On the other hand, Tony noted, “no one ever asks if Solon made it up. Or if the Egyptians made it up to impress their visitor. You’ve got to tread very carefully.”

But though Tony believed that the core story—that a large maritime power had waged a war against the eastern Mediterranean—was true, almost everything else should be viewed with skepticism, most particularly numbers and measurements, such as the claim that Atlantis had been larger than Libya and Asia combined. Libya in Solon’s day was the coastal strip of North Africa from the Atlantic Ocean up to Egypt. Asia was Asia Minor, or modern Turkey. The Greeks of Plato’s era had no methods to measure large areas of interior land. Greek sailors followed the coast and navigated by landmarks and other recognizable features, as in Herodotus’s advice, “When you get eleven fathoms and ooze on the lead, you are a day’s journey out from Alexandria.”

“Plato wouldn’t have known how big Atlantis was,” Tony scoffed. “He was remembering things discussed as a child.” Tony also wasn’t convinced that Plato was talking about physical size. The ancient Greek word he used,
meizon
, can be translated as “greater.” Most readers took that to mean the island of Atlantis was enormous, so
large that it had nowhere to fit except in the middle of the Atlantic Ocean. Tony argued that by
greater
Plato might have been speaking of the military power of Atlantis.

I asked him for his thoughts about the location. Again, the translation of a single word was the source of much speculation.

“Plato mentions an island
before
the Pillars,” Tony said. The Greek word Plato used was
pro
. “Was that inside or outside? I have to depend on the English translation, so I’d be wary of that. We only have Plato’s works. Anything else isn’t evidence. People get an idea and they just find a theory to match. They’ve drawn up these checklists and conveniently leave out anything that might work against their theories. It doesn’t work to get nine out of ten things to match up but the tenth is no good.”

Kontaratos, the NASA scientist, had listed helpful criteria for finding what he termed “a potential resting site for Atlantis,” the basic elements of which were

  1. Atlantis must have been located someplace where an island exists or once existed.
  2. The island must have once sunk, entirely or partially.
  3. The island must agree with Plato’s description of Atlantis’s “distinct geomorphology.” It should have concentric rings of water, mountains, and a large plain.
  4. The island must have been home to “a literate population with metallurgical skills.”
  5. The island must have suffered a cataclysmic natural disaster.
  6. The island must have been “routinely reachable from Athens.”
  7. The island must have been at war with Athens when the cataclysm occurred.
  8. The island must have been situated “just outside” of the Pillars of Heracles.
  9. The island must have been destroyed around 9600 BC.
  10. The island must have been as large as a continent or connected to a body of land of that size.

It’s a very sensible-sounding checklist, but as I was slowly learning, every single one of these criteria was open to interpretation.
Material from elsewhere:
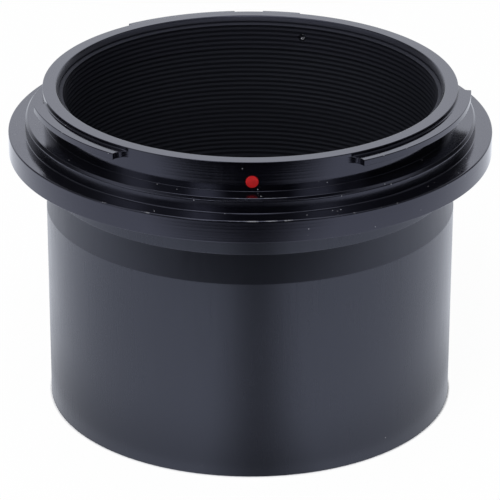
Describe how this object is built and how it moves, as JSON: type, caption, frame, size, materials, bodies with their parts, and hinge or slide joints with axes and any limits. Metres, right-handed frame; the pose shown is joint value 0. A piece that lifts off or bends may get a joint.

Kontaratos, for example, argued that the rings of Atlantis were inspired by a semicircular earthworks in Poverty Point, Louisiana, a landlocked spot in the northeast corner of that state. How would news of this structure, which wasn’t exactly “routinely reachable from Athens,” or even New Orleans, have traveled to the Mediterranean? Kontaratos believed it had been brought back by European seafarers who had traveled up the Mississippi River to mine a deposit of high-grade copper found near Lake Superior.

“The name
Cyprus
means ‘copper,’” Tony said, referring to the mineral-rich island off the coast of Turkey, well-known to Athenians of Plato’s time. “Why bother going all the way up the Mississippi?”

Meizon
and
pro
weren’t the only ancient Greek words up for philological debate.
Some
Atlantologists were arguing that the word
island
in the original Greek, for example, might signify something other than land surrounded on all sides by water. A surprising number of theories were based on the notion that the Greeks applied the name
Pillars of Heracles
to any number of narrow channels around the Mediterranean, and therefore Plato wasn’t necessarily referring to the Strait of Gibraltar. Tony thought that the term might not represent an actual place but rather the furthest limits of Greek exploration during Plato’s lifetime.

•   •   •

Over the days and various desserts, Tony and I discussed the pros and cons of the leading theories and how they stacked up against Plato’s story. After a week, I’d narrowed my list of candidates down to four.

The most popular theory by far was what’s known as the Minoan Hypothesis. This was the idea that Plato had been inspired by the massive eruption of the volcano at the center of the Greek island Thera, now called Santorini. Like Atlantis, Santorini has a circular shape, almost like a bull’s-eye. In the 1960s, archaeologists had uncovered there an entire lost city buried for thirty-five hundred years beneath a thick layer of ash. This city was filled with extraordinary artworks and architecture and had evidently been home to a technologically sophisticated people with close ties to the Minoans of Crete, who had built the spectacular Palace at Knossos. But Tony wasn’t convinced. “Remember, Plato said it was an earthquake, not a volcano,” he said, his raised eyebrows punctuating his doubts. The Thera eruption had almost certainly caused a tsunami, though, a logical explanation for the floods that sank Atlantis. A few scholars had even connected the Thera eruption with the biblical plagues recorded in the book of Exodus. Some theorists had made a big deal about the similarities between Minoan artworks with a bull motif and Plato’s description of the bull-killing ceremony practiced by the kings of Atlantis. Tony was dubious. “Stories about bulls are all over the place,” he said. “We have them here in Ireland.”

Another location that had recently gained in prominence was the coast near the city of Cádiz in southern Spain. Geographically, it seemed a better match than Santorini, since it was located just outside the Pillars of Heracles at Gibraltar and in the Atlantic Ocean. Plato had even mentioned it by name. The area was rich in copper, which could account for the orichalcum mentioned in the
Critias
. Historians generally agreed that another famous lost city, Tartessos, had once existed in the vicinity. Tartessos might have served as the model for what Plato called Atlantis. The region had a well-established history of earthquakes and massive tsunamis. Satellite photos seemed to show large shapes, including concentric circles, buried beneath what was now a swampy nature reserve. “But it
doesn’t exactly have a sign saying
WELCOME TO ATLANTIS
, with the population and elevation numbers, does it?” Tony said, crossing his arms. There also was no large island in southern Spain, and Plato had been clear about Atlantis being an island.